Search code examples
pythonparsinggrammarambiguous-grammarlark-parser

How can I make this grammar unambiguous?


I'm trying to write a parser for a simple language:

parser = Lark("""
    ?start: arithmetic_expr | boolean_expr

    // relational operation
    ?rel_op : arithmetic_expr ("<" | ">" | "==" | "!=") arithmetic_expr 

    // boolean expression
    ?boolean_expr: bool_term
            | boolean_expr "or" bool_term
    ?bool_term: bool_atom
                | bool_term "and" bool_atom
    ?bool_atom: "true"
                | "false"
                | "!" bool_atom
                | rel_op
                | ID
                | "(" boolean_expr ")"

    // arithmetic expression
    ?arithmetic_expr: product
        | arithmetic_expr "+" product
        | arithmetic_expr "-" product
    ?product: atom
        | product "*" atom
        | product "/" atom
    ?atom: NUMBER
            | "-" atom
            | ID
            | "(" arithmetic_expr ")"


    %import common.CNAME -> ID
    %import common.NUMBER
    
    """, parser='lalr', start='start')

When I run it, I get the following error:

lark.exceptions.GrammarError: Reduce/Reduce collision in Terminal('RPAR') between the following rules: 
                - <bool_atom : ID>
                - <atom : ID>

I understand that this is happening because, if we imagine that the parser was built without an error, and then wrote parser.parse('foo'), both arithmetic_expr and boolean_expr would be "correct" derivations. Also, as you can see I'm using LALR which is a strictly deterministic algorithm and can't handle ambiguities.

So my question is, how can I make this grammar unambiguous? I can't seem to find the solution.


Solution

  • You can't and you shouldn't.

    Don't try to use a grammar to do type-checking. Types are semantic, not syntactic.
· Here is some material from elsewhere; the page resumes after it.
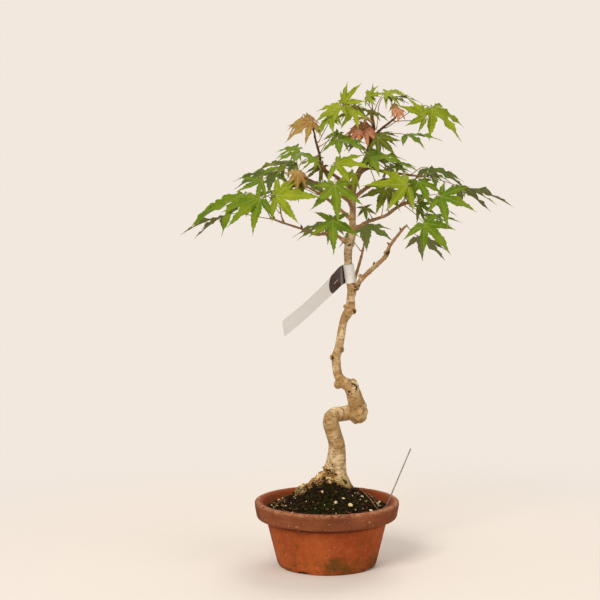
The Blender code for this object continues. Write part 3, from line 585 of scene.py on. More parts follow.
def pot_corners(pot):
    """The pan's section: floor, inner wall, rim, band, body and foot."""
    rim = POT_HIGH.x
    inside = rim - pot.rim_wall
    band_foot = RIM_TOP - pot.band
    body = rim - pot.overhang
    step = body - pot.wall
    return [
        (0, pot.floor, 0),
        (pot.foot - pot.wall, pot.floor, 0.006),
        (step, band_foot - 0.002, 0.002),
        (step + (inside - step) * 0.4, band_foot + 0.001, 0.003),
        (inside, RIM_TOP, 0.0034),
        (rim, RIM_TOP, 0.0042),
        (rim - 0.0002, RIM_TOP - 0.0050, 0.002),
        (rim - pot.taper, band_foot + 0.0008, 0.0030),
        (body - pot.undercut, band_foot + 0.0006, 0.0010),
        (body - pot.undercut, band_foot - 0.0014, 0.0014),
        (body, band_foot - 0.0040, 0.0020),
        (pot.foot + 0.0015, 0.0040, 0.0030),
        (pot.foot - 0.0008, 0, 0.0016),
        (0, 0, 0),
    ]


def cut_away(piece, cutters):
    """Cut helper solids out of a piece."""
    for cutter in cutters:
        modify(piece, 'BOOLEAN', object=cutter, operation='DIFFERENCE', solver='EXACT')
        remove(cutter)


def groove_cutter(pot, angle):
    """A trough under the foot with sloping sides."""
    length_out = pot.foot + 0.02 - pot.groove_start
    cutter = primitive(bpy.ops.mesh.primitive_cube_add, "groove", size=1,
                       location=(pot.groove_start + length_out / 2, 0, 0),
                       scale=(length_out, pot.groove_width, pot.groove_depth * 2))
    settle(cutter)
    bpy.ops.object.mode_set(mode='EDIT')
    body = bmesh.from_edit_mesh(cutter.data)
    for vert in body.verts:
        if vert.co.z > 0:
            vert.co.y -= math.copysign(pot.groove_slope, vert.co.y)
            vert.co.x += pot.groove_slope if vert.co.x < pot.foot else 0
    bmesh.update_edit_mesh(cutter.data)
    bpy.ops.mesh.select_all(action='SELECT')
    bpy.ops.mesh.bevel(offset=0.0008, segments=2)
    bpy.ops.object.mode_set(mode='OBJECT')
    cutter.rotation_euler.z = angle
    settle(cutter)
    return cutter


def wear(piece, pot):
    """Give the turned pan its throwing rings, dents and chipped edges."""
    body_radius = POT_HIGH.x - pot.overhang
    for vert in piece.data.vertices:
        x, y, z = vert.co
        radius = math.hypot(x, y)
        if radius < pot.foot * 0.7:
            continue
        out = Vector((x / radius, y / radius, 0))
        where = vert.co * 26
        sway = noise.noise(where * 0.55) * 0.00045
        rings = noise.noise(Vector((0.3, 0.7, z * 620))) * 0.00009
        pits = min(0, noise.noise(vert.co * 480) + 0.28) * 0.00035
        edge = max(0, 1 - abs(z - RIM_TOP) / 0.0022) * max(0, (radius - (POT_HIGH.x - 0.0035)) / 0.0035)
        foot = max(0, 1 - z / 0.0055)
        chip = max(0, noise.noise(vert.co * 95 + Vector((3, 1, 7))) - 0.22)
        nick = max(0, noise.noise(vert.co * 210 + Vector((9, 2, 4))) - 0.15)
        worn = -0.0042 * foot * chip * (radius > pot.foot * 0.9) - 0.0022 * edge * nick
        shift = sway + rings * (radius > body_radius * 0.9) + pits + worn
        if z < 0.00002:
            vert.co += out * min(0, worn)
        else:
            vert.co += out * shift
            vert.co.z += min(0, worn) * 0.6 * (edge > 0)
        vert.co.z = max(0, vert.co.z)


def clay_finish(pot):
    """Weathered terracotta: browner at the rim, damp and mossy at the foot, with pale bloom; the top of the
    rim lighter, partly rubbed wear and partly a painted highlight; painted shade in the undercut and inside
    the pan.
    """
    finish, n = new_finish("terracotta")
    where = n.place()
    x, y, height = n.split(where)
    broad = n.speckle(where, 22, 4, 0.6)
    fine = n.speckle(where, 230, 6, 0.7)
    grit = n.speckle(where, 900, 2, 0.5)
    band_foot = RIM_TOP - pot.band

    body = n.mix(n.between(broad, 0.35, 0.68), pot.clay, pot.clay_deep)
    body = n.mix(n.between(fine, 0.46, 0.74, 0, 0.45), body, (0.46, 0.14, 0.040, 1))
    low = n.between(height, 0.030, 0.004)
    damp = n.times(low, n.between(n.speckle(where, 48, 5, 0.65), 0.42, 0.66))
    body = n.mix(n.times(damp, 0.80), body, pot.stain)
    blot = n.between(n.speckle(where, 62, 5, 0.65, 0.4), 0.51, 0.66, 0, 0.60)
    blot = n.times(blot, n.between(height, 0.054, 0.020))
    body = n.mix(blot, body, pot.stain)

    streaks = n.put("Mapping", {"Vector": where, "Scale": (1, 1, 14)}).outputs[0]
    lines = n.speckle(streaks, 40, 4, 0.6)
    rim = n.mix(n.between(lines, 0.35, 0.70), pot.rim_clay, (0.27, 0.085, 0.032, 1))
    rim = n.mix(n.between(broad, 0.40, 0.70, 0, 0.75), rim, (0.110, 0.032, 0.014, 1))
    on_band = n.between(height, band_foot - 0.0008, band_foot + 0.0010)
    tone = n.mix(on_band, body, rim)
    # Painted shade: a near-black line in the undercut under the band.
    line = n.size(n.minus(height, band_foot - 0.0012))
    tone = n.mix(n.between(line, 0.0022, 0.0004, 0, 0.85), tone, (0.035, 0.014, 0.008, 1))

    # Partly rubbed wear and partly a painted highlight: the top of the rim lighter in the worn colour.
    crest_wear_and_highlight = n.times(n.between(height, RIM_TOP - 0.0045, RIM_TOP - 0.0008), n.between(fine, 0.36, 0.66))
    tone = n.mix(n.times(crest_wear_and_highlight, 0.75), tone, pot.worn)
    bloom = n.between(n.speckle(where, 300, 3, 0.5), 0.655, 0.72, 0, 0.75)
    tone = n.mix(bloom, tone, pot.worn)
    tone = n.mix(n.between(grit, 0.62, 0.75, 0, 0.35), tone, (0.10, 0.035, 0.018, 1))

    # Painted shade: the inner wall of the pan, above its floor, darker brown.
    flat = n.put("CombineXYZ", {0: x, 1: y}).outputs[0]
    radius = n.put("VectorMath", {0: flat}, operation='LENGTH').outputs["Value"]
    body_radius = POT_HIGH.x - pot.overhang
    slope = (body_radius - pot.foot) / (band_foot - 0.004)
    middle = n.plus(n.times(height, slope), pot.foot - pot.wall * 0.55)
    in_band = n.between(height, band_foot - 0.003, band_foot + 0.002)
    outwards = n.minus(POT_HIGH.x - pot.rim_wall * 0.62, middle)
    middle = n.plus(middle, n.times(in_band, outwards))
    depth = n.minus(radius, middle)
    inner = n.times(n.between(depth, 0.0006, -0.0006), n.between(height, 0.006, 0.0075))
    inner_shade_tone = n.mix(fine, (0.30, 0.062, 0.015, 1), (0.15, 0.036, 0.012, 1))
    tone = n.mix(inner, tone, inner_shade_tone)

    bump = n.raised(fine, 0.00045, 0.55)
    bump = n.raised(lines, 0.00035, 0.40, bump)
    bump = n.raised(grit, 0.00018, 0.5, bump)
    rough = n.between(broad, 0.3, 0.7, 0.74, 0.92)
    n.close(n.painted(tone, rough, bump, 0.10))
    return finish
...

The lexicon can't tell you whether an ID is boolean or arithmetic (unless you enforce Hungarian naming), so the grammar can only tell "sometimes". And sometimes isn't good enough.
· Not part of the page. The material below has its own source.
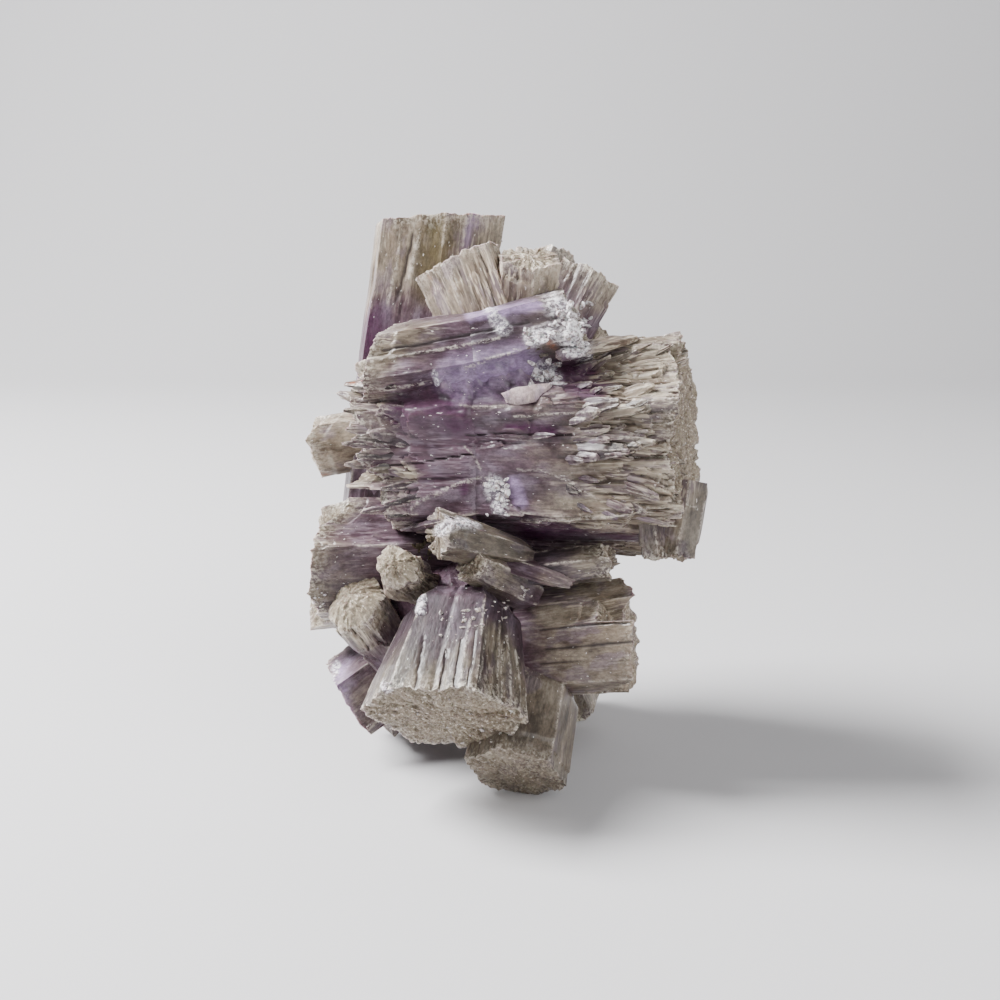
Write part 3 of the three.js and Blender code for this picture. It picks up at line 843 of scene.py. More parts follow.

    But it doesn't matter. You can easily do the type analysis during the semantic passes after you've built the syntax tree. Until then, an expression is an expression.

    What I'd do is get rid of bool_atom. Just use a complete expression hierarchy with (boolean) expression at the top and atom at the bottom, placing rel_op where it would naturally go (in bool_term, instead of bool_atom). However, that does change the grammar in one way. In the existing grammar, the expression

    !a < b
    

    means !(a < b). That may be what you expected, and if so you can accommodate it with a bit of work, but it's a bit different from the semantics of most languages I know. My suggested grammar would require the use of parentheses in that case.